>> start Supplied records

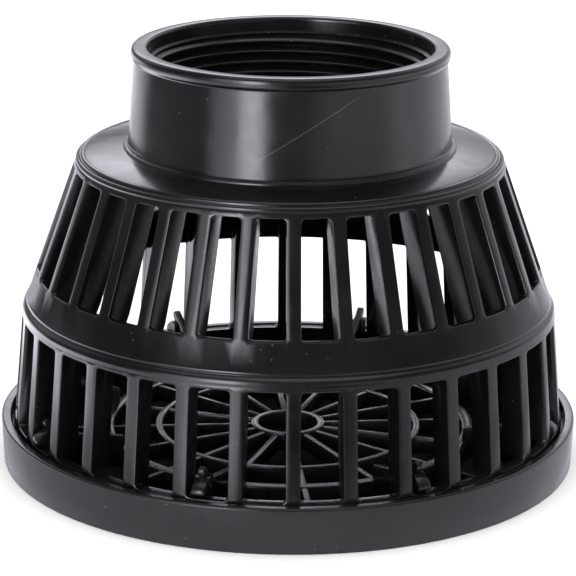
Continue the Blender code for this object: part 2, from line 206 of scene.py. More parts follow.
# %% The sections of the cage, in millimetres
BARS = 32
BAR_HALF = 1.45
COLUMN = math.radians(1.875)
NECK_JOIN_OUTER = (45.85, 65.75)
NECK_JOIN_INNER = (40.0, 65.5)
GAP_TOP = (46.17, 64.92)
GAP_TOP_INNER = (40.2, 64.92)
BAND_TOP = (54.4, 41.88)
BAND_ROWS = [
    (56.25, 36.5), (56.46, 36.28), (56.62, 36.0), (56.6, 35.72), (56.5, 35.5),
    (56.56, 35.3), (56.86, 35.06), (57.2, 34.8), (57.4, 34.5), (57.5, 34.1),
    (57.56, 33.6), (57.5, 33.36), (57.6, 33.1),
]
BAND_FOOT = (57.64, 32.45)
BAND_INSIDE = [(56.25, 32.45), (52.85, 41.88)]
RING_TOP = (59.6, 9.75)
RING_ROWS = [(59.85, 7.0), (59.78, 6.5), (59.55, 6.3), (57.3, 6.3)]
RING_INSIDE = (57.3, 9.75)
BAR_INSIDE = [(57.3, 10.2), (54.4, 10.2), (52.6, 32.9), (48.2, 41.88)]

bar_section = [NECK_JOIN_OUTER, GAP_TOP, BAND_TOP, *BAND_ROWS, BAND_FOOT, RING_TOP, *RING_ROWS,
               RING_INSIDE, *BAR_INSIDE, GAP_TOP_INNER, NECK_JOIN_INNER]
cage = draw_profile(bar_section, closed=False)
sweep(1, COLUMN)
bpy.ops.object.mode_set(mode="OBJECT")
print("bar strip", len(cage.data.polygons), "faces")

# %% [markdown]
# Between two bars only three things remain of the wall: the top edge under the shoulder, the thin band and
# the bottom ring. Their outlines repeat the outer points of the bar's section, so that the vertices of
# both meet. Holes could be cut by Booleans instead, but a swept gap keeps clean rows of faces.

# %% The sections of the gap, swept on to the middle of the gap
gap_sections = [
    ([NECK_JOIN_OUTER, GAP_TOP, GAP_TOP_INNER, NECK_JOIN_INNER], False),
    ([BAND_TOP, *BAND_ROWS, BAND_FOOT, *BAND_INSIDE], True),
    ([RING_TOP, *RING_ROWS, RING_INSIDE], True),
]
gap_parts = []
for points, closed in gap_sections:
    part = draw_profile(points, closed)
    sweep(2, 2 * COLUMN)
    bpy.ops.object.mode_set(mode="OBJECT")
    turn(part, COLUMN)
    gap_parts.append(part)
print("gap parts", [len(part.data.polygons) for part in gap_parts], "faces")

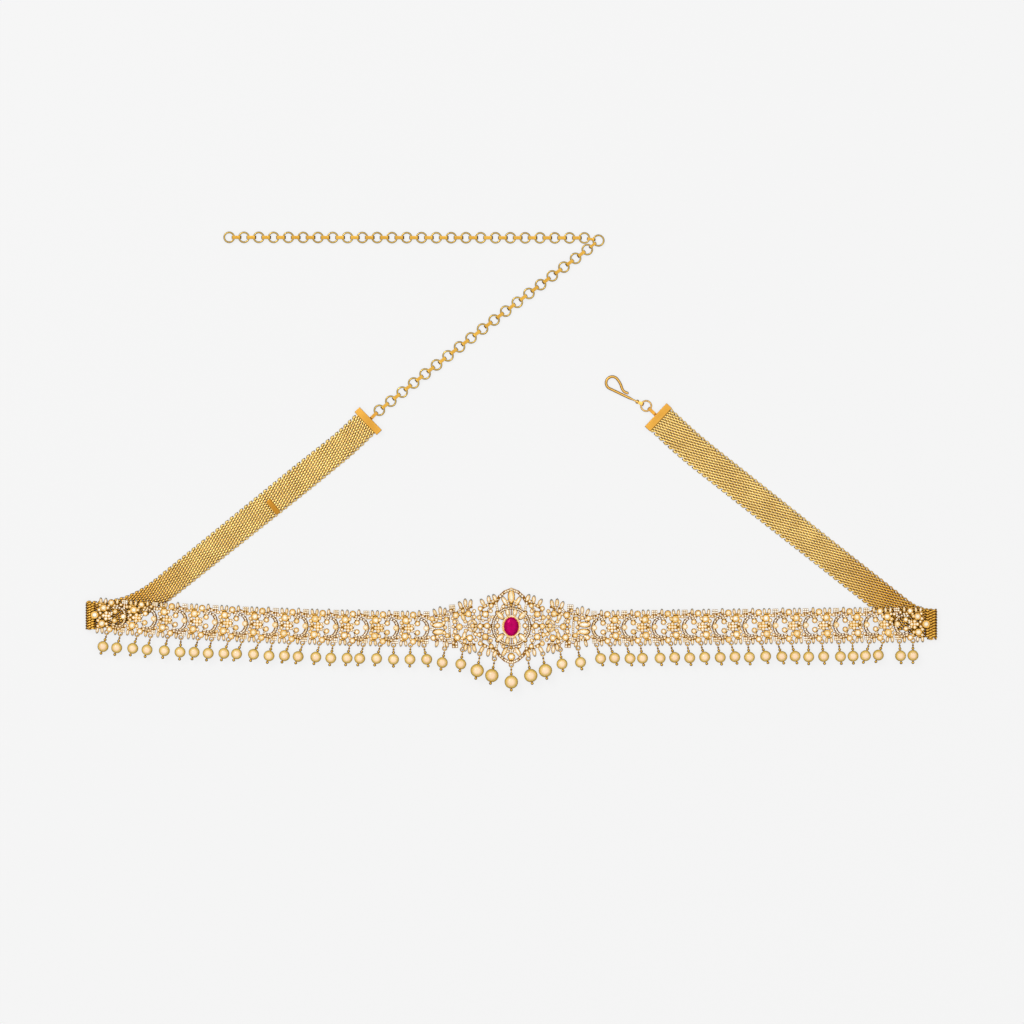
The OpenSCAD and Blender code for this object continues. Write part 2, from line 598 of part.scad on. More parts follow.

>> end Supplied records

# Description of the task:
Take the lines from the start of the records through the line holding "32.9), (48.2, 41.88)]", both included, and please print them exactly, with nothing else.

# Finished exercise:
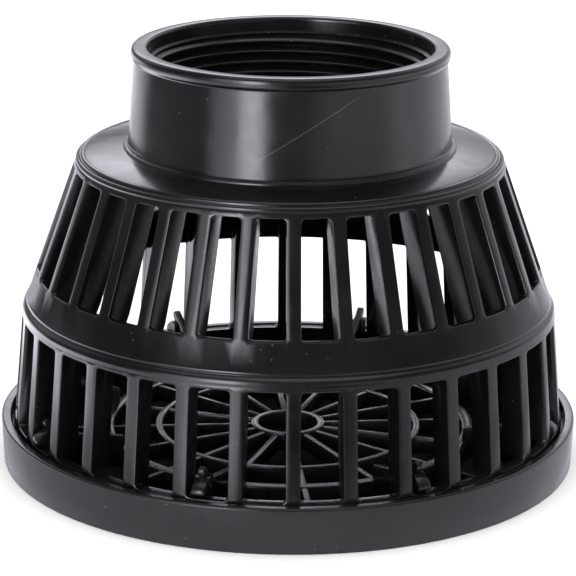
Continue the Blender code for this object: part 2, from line 206 of scene.py. More parts follow.
# %% The sections of the cage, in millimetres
BARS = 32
BAR_HALF = 1.45
COLUMN = math.radians(1.875)
NECK_JOIN_OUTER = (45.85, 65.75)
NECK_JOIN_INNER = (40.0, 65.5)
GAP_TOP = (46.17, 64.92)
GAP_TOP_INNER = (40.2, 64.92)
BAND_TOP = (54.4, 41.88)
BAND_ROWS = [
    (56.25, 36.5), (56.46, 36.28), (56.62, 36.0), (56.6, 35.72), (56.5, 35.5),
    (56.56, 35.3), (56.86, 35.06), (57.2, 34.8), (57.4, 34.5), (57.5, 34.1),
    (57.56, 33.6), (57.5, 33.36), (57.6, 33.1),
]
BAND_FOOT = (57.64, 32.45)
BAND_INSIDE = [(56.25, 32.45), (52.85, 41.88)]
RING_TOP = (59.6, 9.75)
RING_ROWS = [(59.85, 7.0), (59.78, 6.5), (59.55, 6.3), (57.3, 6.3)]
RING_INSIDE = (57.3, 9.75)
BAR_INSIDE = [(57.3, 10.2), (54.4, 10.2), (52.6, 32.9), (48.2, 41.88)]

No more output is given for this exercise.